Neigenoire prend la fuite dans la forêt et, après avoir avalé une poignée de framboises de Squatec qui lui brûle la langue et la bouche, elle bascule dans un trou noir. On pourrait retrouver Lewis Carroll et le lapin d’Alice, mais notre VLB a plus d’une malice dans sa barbe.
La fillette reprend conscience au fond d’une caverne, entourée par sept chiens. Bonhomme et Maman Micropuce ont mis au monde une famille de chiots qui protègent l’enfant éclopé.
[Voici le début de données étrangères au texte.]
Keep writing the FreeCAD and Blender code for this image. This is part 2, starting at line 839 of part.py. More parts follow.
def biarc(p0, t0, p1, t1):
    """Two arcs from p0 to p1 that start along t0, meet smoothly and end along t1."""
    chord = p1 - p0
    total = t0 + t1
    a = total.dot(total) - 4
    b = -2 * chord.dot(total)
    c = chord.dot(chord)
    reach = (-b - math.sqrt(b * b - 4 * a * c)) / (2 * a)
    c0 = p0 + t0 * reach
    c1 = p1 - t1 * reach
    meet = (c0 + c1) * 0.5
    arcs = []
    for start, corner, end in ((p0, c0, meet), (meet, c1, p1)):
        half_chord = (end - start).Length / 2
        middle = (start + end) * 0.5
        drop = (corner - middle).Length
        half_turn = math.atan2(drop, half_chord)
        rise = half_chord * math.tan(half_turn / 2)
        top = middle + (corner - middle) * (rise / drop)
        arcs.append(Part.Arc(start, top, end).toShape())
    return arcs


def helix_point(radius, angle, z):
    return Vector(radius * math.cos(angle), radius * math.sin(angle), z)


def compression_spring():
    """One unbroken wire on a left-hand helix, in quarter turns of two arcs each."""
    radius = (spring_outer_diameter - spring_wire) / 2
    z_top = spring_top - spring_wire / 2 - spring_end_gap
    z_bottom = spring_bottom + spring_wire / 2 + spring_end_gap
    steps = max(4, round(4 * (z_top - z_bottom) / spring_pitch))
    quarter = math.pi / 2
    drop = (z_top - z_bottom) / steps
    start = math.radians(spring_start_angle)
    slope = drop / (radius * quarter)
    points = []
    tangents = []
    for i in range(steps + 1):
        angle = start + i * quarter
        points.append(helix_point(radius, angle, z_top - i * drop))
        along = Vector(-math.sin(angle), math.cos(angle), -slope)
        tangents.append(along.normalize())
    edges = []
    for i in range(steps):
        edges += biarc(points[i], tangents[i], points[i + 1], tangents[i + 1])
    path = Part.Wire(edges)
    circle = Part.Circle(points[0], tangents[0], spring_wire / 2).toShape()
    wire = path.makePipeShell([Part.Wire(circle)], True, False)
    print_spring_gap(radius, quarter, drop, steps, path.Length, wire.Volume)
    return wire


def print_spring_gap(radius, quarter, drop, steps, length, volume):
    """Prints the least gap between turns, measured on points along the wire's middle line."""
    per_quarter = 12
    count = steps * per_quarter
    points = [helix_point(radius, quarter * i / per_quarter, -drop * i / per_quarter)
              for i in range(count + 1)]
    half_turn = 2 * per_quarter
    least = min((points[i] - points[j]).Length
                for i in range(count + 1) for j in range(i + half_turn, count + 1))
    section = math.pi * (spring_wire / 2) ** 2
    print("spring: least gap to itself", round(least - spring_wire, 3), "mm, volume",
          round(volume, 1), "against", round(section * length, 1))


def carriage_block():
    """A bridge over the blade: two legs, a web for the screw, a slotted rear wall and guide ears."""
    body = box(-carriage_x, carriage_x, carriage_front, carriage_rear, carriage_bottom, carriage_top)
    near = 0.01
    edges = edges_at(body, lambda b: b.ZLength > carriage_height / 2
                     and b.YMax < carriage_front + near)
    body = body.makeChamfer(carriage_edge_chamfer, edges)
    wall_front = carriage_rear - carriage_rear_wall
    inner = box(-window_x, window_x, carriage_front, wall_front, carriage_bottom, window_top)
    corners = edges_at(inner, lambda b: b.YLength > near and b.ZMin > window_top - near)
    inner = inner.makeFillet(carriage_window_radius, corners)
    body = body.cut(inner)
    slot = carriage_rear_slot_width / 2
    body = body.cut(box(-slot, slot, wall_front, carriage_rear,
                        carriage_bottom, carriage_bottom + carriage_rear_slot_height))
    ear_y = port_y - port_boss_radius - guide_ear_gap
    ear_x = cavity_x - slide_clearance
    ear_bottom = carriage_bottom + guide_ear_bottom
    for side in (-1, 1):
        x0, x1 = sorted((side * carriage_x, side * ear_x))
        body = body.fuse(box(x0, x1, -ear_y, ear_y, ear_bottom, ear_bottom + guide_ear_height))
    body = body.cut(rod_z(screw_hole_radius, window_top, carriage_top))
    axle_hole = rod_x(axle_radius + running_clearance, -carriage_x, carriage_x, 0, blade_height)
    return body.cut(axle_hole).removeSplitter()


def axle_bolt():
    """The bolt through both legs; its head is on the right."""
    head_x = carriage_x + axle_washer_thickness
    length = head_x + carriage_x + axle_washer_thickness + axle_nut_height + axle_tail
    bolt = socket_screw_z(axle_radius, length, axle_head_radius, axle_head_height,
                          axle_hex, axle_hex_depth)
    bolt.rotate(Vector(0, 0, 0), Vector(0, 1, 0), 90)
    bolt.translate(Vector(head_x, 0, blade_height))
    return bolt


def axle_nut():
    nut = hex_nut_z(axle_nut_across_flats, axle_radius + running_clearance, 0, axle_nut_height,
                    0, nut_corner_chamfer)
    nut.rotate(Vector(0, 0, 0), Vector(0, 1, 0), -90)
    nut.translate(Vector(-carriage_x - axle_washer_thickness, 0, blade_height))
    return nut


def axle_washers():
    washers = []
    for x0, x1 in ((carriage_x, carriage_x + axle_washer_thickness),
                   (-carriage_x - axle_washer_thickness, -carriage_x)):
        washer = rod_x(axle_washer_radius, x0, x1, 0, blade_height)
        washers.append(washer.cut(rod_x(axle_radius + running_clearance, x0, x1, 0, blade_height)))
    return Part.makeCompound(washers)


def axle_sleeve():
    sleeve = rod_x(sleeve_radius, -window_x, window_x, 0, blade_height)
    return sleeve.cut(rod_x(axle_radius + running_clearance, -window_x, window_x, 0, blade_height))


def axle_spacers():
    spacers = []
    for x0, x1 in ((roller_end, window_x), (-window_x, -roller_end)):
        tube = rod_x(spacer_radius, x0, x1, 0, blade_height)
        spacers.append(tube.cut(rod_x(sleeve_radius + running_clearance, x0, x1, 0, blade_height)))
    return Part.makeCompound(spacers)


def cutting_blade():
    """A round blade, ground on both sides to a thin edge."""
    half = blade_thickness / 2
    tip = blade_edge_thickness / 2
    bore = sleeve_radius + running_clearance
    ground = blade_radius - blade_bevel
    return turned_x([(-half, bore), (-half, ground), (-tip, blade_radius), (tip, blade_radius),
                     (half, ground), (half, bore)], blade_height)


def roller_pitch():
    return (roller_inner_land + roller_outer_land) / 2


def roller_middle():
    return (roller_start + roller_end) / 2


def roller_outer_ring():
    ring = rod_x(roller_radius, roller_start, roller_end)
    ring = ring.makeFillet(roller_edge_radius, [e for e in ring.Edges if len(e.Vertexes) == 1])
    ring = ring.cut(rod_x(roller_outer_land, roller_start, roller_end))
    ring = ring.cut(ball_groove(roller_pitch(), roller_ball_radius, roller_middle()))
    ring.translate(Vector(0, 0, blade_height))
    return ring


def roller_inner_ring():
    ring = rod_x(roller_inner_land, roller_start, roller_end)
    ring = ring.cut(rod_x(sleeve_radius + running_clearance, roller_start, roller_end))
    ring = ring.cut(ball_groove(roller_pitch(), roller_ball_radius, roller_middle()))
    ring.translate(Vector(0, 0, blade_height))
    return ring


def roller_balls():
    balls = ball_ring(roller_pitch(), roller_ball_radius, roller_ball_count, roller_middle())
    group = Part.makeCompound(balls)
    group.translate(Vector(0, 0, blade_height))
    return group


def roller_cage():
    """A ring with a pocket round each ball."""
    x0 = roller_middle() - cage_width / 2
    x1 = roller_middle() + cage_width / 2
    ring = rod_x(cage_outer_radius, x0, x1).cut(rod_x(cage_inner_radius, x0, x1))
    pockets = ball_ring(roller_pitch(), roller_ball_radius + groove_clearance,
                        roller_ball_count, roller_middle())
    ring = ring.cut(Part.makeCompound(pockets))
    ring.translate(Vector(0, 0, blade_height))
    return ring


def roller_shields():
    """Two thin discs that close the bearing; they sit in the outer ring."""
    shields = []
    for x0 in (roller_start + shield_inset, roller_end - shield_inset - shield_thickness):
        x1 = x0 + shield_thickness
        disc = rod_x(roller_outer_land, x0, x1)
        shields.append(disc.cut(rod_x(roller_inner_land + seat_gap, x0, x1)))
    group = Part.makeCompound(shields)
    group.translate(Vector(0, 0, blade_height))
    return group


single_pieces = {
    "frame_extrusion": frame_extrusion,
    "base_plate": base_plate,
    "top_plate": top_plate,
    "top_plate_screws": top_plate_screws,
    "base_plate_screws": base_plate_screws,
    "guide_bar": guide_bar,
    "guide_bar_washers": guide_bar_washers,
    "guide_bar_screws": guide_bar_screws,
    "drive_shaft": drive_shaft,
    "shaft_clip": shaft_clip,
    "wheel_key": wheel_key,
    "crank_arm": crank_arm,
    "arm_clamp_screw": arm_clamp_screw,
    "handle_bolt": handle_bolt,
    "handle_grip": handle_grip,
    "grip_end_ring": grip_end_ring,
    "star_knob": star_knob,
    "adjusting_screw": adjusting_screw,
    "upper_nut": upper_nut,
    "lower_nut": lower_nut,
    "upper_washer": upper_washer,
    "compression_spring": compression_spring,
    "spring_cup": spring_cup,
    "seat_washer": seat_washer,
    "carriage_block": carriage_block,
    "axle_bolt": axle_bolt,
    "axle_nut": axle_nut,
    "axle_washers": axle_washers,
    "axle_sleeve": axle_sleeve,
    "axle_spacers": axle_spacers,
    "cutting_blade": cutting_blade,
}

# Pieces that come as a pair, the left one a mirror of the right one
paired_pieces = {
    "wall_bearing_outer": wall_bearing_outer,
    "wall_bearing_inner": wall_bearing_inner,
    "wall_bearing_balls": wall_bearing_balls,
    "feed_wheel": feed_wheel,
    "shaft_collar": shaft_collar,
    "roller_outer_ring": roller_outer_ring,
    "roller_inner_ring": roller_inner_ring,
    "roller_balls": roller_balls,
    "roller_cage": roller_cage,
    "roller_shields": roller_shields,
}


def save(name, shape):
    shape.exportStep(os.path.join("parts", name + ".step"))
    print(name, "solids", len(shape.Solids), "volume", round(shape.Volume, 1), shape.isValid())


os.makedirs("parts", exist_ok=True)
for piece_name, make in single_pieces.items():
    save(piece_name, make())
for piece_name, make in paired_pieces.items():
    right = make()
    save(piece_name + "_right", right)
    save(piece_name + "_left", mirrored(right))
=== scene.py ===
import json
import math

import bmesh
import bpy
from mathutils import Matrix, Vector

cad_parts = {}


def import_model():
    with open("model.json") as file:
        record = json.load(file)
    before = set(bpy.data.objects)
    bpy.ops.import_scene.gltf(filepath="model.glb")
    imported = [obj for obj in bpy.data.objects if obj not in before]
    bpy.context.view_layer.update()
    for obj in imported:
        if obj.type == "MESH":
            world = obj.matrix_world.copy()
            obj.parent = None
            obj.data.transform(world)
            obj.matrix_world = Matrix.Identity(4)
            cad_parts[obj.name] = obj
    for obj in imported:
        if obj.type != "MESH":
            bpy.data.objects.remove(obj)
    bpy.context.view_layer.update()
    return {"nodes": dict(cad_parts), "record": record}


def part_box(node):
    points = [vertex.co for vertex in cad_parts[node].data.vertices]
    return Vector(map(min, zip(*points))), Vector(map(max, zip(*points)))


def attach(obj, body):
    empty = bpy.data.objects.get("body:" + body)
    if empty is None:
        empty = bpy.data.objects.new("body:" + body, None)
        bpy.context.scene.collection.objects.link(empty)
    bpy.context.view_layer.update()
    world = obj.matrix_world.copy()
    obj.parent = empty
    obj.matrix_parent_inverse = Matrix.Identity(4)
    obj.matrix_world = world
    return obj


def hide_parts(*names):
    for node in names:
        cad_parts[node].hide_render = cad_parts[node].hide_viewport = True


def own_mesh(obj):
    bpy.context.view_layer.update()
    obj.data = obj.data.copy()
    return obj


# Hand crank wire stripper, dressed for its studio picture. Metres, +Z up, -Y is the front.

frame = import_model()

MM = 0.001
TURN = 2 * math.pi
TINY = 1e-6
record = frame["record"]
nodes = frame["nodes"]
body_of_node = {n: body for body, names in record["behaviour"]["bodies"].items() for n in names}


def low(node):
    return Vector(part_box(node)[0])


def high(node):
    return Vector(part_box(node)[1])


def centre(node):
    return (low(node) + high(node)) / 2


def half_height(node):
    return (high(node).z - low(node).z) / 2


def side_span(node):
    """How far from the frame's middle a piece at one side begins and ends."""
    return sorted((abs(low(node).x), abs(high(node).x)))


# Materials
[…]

Snoopy, Fifille, Bidou-Laloge, Sainte-Lucie et Numéro Deux deviennent des complices.
Comme il se doit, la fillette guérira avec l’aide de ses nouveaux amis qui en savent long sur la méchanceté de cette race de monde et leurs habitudes. Ils parviendront même à redonner à Neigenoire sa beauté tout en punissant la méchante Gertrude dans un feu digne de l’enfer qui emporte les tuques de laine. Comme quoi la morale est sauve et la méchante punie.

Plaisir

Un plaisir que l’on peut partager avec les enfants même si l’écrivain de Trois-Pistoles ne peut s’empêcher d’y aller de quelques irrévérences. Un conte qui tient surtout par l’écriture particulière de Victor-Lévy Beaulieu, sans les excès qui sont si coutumiers dans ses romans. Les illustrations de Mylène Henry sont d’une justesse et d’une beauté qui rendent magnifiquement cet univers. Une véritable surprise à chaque page, des petites trouvailles, des clins d’œil à l’actualité et un humour singulier tissent ce petit bijou d’édition qui joue avec les couleurs et bien d’autres astuces. Oui, dans l’art du conte, tout est possible, même d’adoucir notre VLB.

«Neigenoire et les sept chiens» de Victor-Lévy Beaulieu est paru aux Éditions Trois-Pistoles.